On 7/30/2024 4:07 PM, joes wrote:
Am Tue, 30 Jul 2024 15:05:54 -0500 schrieb olcott:
On 7/30/2024 1:48 PM, Fred. Zwarts wrote:
Op 30.jul.2024 om 17:14 schreef olcott:
On 7/30/2024 9:51 AM, Fred. Zwarts wrote:
Op 30.jul.2024 om 16:21 schreef olcott:
On 7/30/2024 1:52 AM, Mikko wrote:
On 2024-07-29 14:07:53 +0000, olcott said:
 
HHH(Infinite_Recursion) and HHH(DDD) show the same non-halting
behavior pattern in their derived execution traces of their
inputs.
Hard to believe as their behaviour is so different and you don't
say what pattern the see.
 
*Its all in the part that you erased*
 
We all see the differences between these two.
 
They both correctly predict behavior that must be aborted to prevent
the infinite execution of the simulating halt decider.
 
Except that the prediction for the second one is wrong.

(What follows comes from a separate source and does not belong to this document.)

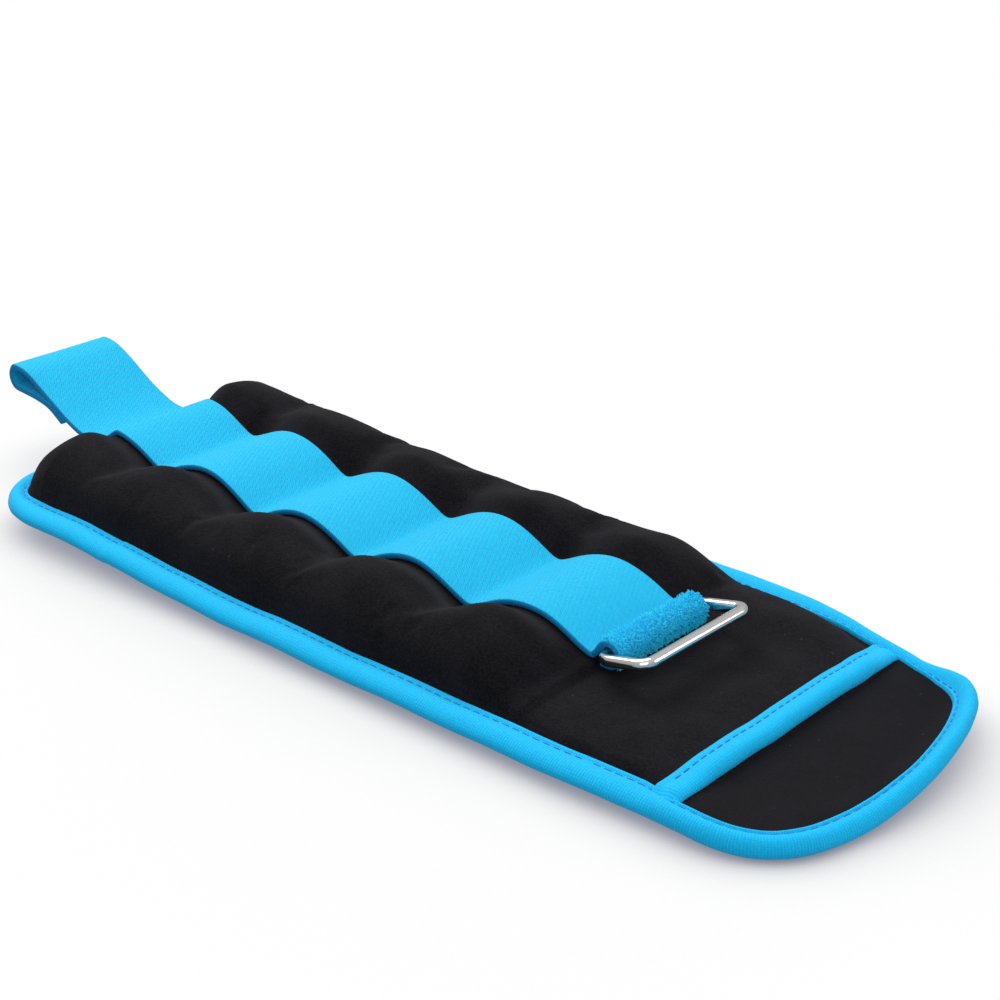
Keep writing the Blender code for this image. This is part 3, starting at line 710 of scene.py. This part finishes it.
def outline_path():
    """The binding's outer edge as a closed path, from the first split on the near side and to the right."""
    near_x = corner_centre(NEAR_CORNER, NEAR_LEAN, -1)
    far_x = corner_centre(FAR_CORNER, FAR_LEAN, 1)
    near_y, far_y = OUTER_HALF - NEAR_CORNER, OUTER_HALF - FAR_CORNER
    near_end, far_end = near_y + NEAR_CORNER * math.sin(NEAR_LEAN), far_y + FAR_CORNER * math.sin(FAR_LEAN)
    path = [(s, -OUTER_HALF) for s in stations(SPLITS[0], near_x, 1.4)]
    path += arc_points((near_x, -near_y), NEAR_CORNER, np.linspace(-90, -math.degrees(NEAR_LEAN), 28)[1:])
    path += [(float(flap_outline(np.array(y), 0.0)), y) for y in np.linspace(-near_end, far_end, 56)[1:]]
    path += arc_points((far_x, far_y), FAR_CORNER, np.linspace(math.degrees(FAR_LEAN), 90, 31)[1:])
    path += [(s, OUTER_HALF) for s in stations(SPLITS[0], far_x, 1.4)[-2::-1]]
    path += [(x, OUTER_HALF) for x in np.linspace(SPLITS[0], LEFT_CORNER, 36)[1:]]
    left_y = OUTER_HALF - LEFT_CORNER
    path += arc_points((LEFT_CORNER, left_y), LEFT_CORNER, np.linspace(90, 180, 21)[1:])
    path += [(0.0, y) for y in np.linspace(left_y, -left_y, 60)[1:]]
    path += arc_points((LEFT_CORNER, -left_y), LEFT_CORNER, np.linspace(180, 270, 21)[1:])
    path += [(x, -OUTER_HALF) for x in np.linspace(LEFT_CORNER, SPLITS[0], 36)[1:-1]]
    return np.array(path)


# Upper half of the binding's section: distance in from its outer edge, and height above its middle
SECTION = [
    (0.0, 0.9), (0.1, 1.7), (0.4, 2.2), (0.85, 2.3), (1.25, 2.05), (1.6, 1.75), (1.95, 1.72), (2.45, 2.05),
    (3.3, 2.5), (4.6, 2.85), (6.0, 2.82), (7.3, 2.45), (8.4, 1.75), (9.2, 0.9), (9.5, 0.0),
]


def build_binding():
    """The tape round the whole edge, in runs that meet midway between the seams, each with its stitches."""
    path = outline_path()
    outward = outward_of(path)
    section = np.array(SECTION + [(n, -z) for n, z in reversed(SECTION[:-1])])
    travelled, round_it = run_length(path), run_length(section)
    round_it = np.append(round_it, round_it[-1] + 2 * SECTION[0][1])
    px, py = path[:, 0], path[:, 1]
    narrowed = np.where(py > 0, smooth((px - 222.0) / 30.0), smooth((px - 256.0) / 14.0))
    inner = (BINDING_WIDTH - FLAP_TAPE_NARROWER * narrowed)[:, None, None]
    trimmed = LEFT_TAPE_TRIMMED + LEFT_CORNER_TRIMMED * smooth((-36.0 - py) / 16.0)
    outer = (trimmed * (1 - smooth((px - 6.0) / 22.0)))[:, None, None]
    inward = (inner - outer) * section[None, :, :1] / BINDING_WIDTH - inner
    flat = path[:, None, :] + outward[:, None, :] * inward
    x, y = flat[..., 0], flat[..., 1]
    wave = wobble(travelled, 0 * travelled, 26.0, 41)[:, None] * 0.25
    swell = 1 + 0.035 * wobble(travelled, 0 * travelled, 13.0, 43)[:, None]
    z = EDGE_MID + section[None, :, 1] * swell + wave + lift(x)
    points = settle(np.stack([x, y, z], axis=2))
    uv = uv_grid(travelled, round_it)
    closed_points = np.concatenate([points[-1:], points, points[:1]])
    normals = grid_normals(closed_points, True, False)[1:-1]
    closing = uv[:1] + (travelled[-1] + float(np.linalg.norm(path[0] - path[-1])), 0.0)
    near_at = [int(np.argmin(np.hypot(px - s, py + OUTER_HALF))) for s in SPLITS]
    far_at = [int(np.argmin(np.hypot(px - s, py - OUTER_HALF))) for s in SPLITS]
    runs = []
    for k in range(4):
        runs.append((f"near_tape_{k + 2}", SPANS[k + 1], np.arange(near_at[k], near_at[k + 1] + 1)))
        runs.append((f"far_tape_{k + 2}", SPANS[k + 1], np.arange(far_at[k + 1], far_at[k] + 1)))
    runs.append(("flap_tape", SPANS[5], np.arange(near_at[4], far_at[4] + 1)))
    points, normals = (np.concatenate([field, field[:1]]) for field in (points, normals))
    uv = np.concatenate([uv, closing])
    runs.append(("left_tape", SPANS[0], np.arange(far_at[0], len(path) + 1)))
    stands_for = {
        "flap_tape": ("flap_binding", "near_binding_tab", "far_binding_tab"),
        "left_tape": ("left_end_binding",),
    }
    for name, span, rows in runs:
        piece = grid_object(name, points, uv, TAPE, closed=True, rows=rows, normals=normals)
        bend_at(piece, span, 7.0)
        side, _, index = name.partition("_tape_")
        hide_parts(*stands_for.get(name, (f"{side}_binding_{index}",)))
        add_stitches(name + "_stitches", points[rows], span)


def stitch_run(line, at, begins, up):
    """Starts, ends and up directions of the stitches that begin at these places along a line of points."""
    def spot(place):
        return np.array([np.interp(place, at, line[:, c]) for c in range(3)]) + THREAD_PROUD * up

    return [spot(b) for b in begins], [spot(b + STITCH_LENGTH) for b in begins], [up for _ in begins]


def add_stitches(name, points, span):
    """Dashes of dark thread in the groove near the tape's inner edge, above and below."""
    starts, ends, ups = [], [], []
    last = len(SECTION) * 2 - 2
    for column, side in ((STITCH_COLUMN, 1.0), (last - STITCH_COLUMN, -1.0)):
        line = points[:, column]
        at = run_length(line)
        begins = np.arange(0.5, at[-1] - STITCH_LENGTH, STITCH_PITCH)
        run = stitch_run(line, at, begins, np.array([0, 0, side]))
        starts, ends, ups = starts + run[0], ends + run[1], ups + run[2]
    piece = capsule_mesh(name, starts, ends, THREAD_RADIUS, ups, THREAD)
    bend_at(piece, span, 7.0)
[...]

The simulation
of an aborting and halting function, like HHH, does not need to be
aborted.
I proved otherwise. When the abort code is commented out then it keeps
repeating again and again, thus conclusively proving that is must be
aborted or HHH never halts.
But the abort is not commented out in the running code!
 
 
I modified the original code by commenting out
the abort and it does endlessly repeat just like
HHH correctly predicted.
 
Which means that it works in some cases, not all cases
Which means it doesn't work universally
 
So it's not a general solution to the halting problem
 
It is not supposed to be a general solution to the halting problem.
it only shows how the "impossible" input is correctly determined
to be non halting.
 

But how do you determine it is non-halting?

As I know you are even unable to define what 'halt' mean !!!

int main()
{
  H(D,D);
}

Above is the last 'explain' of POOH. It does not reply anything!!! How is it a decider?
The HP asks a TM to reply the y/n answer, not from your mouth.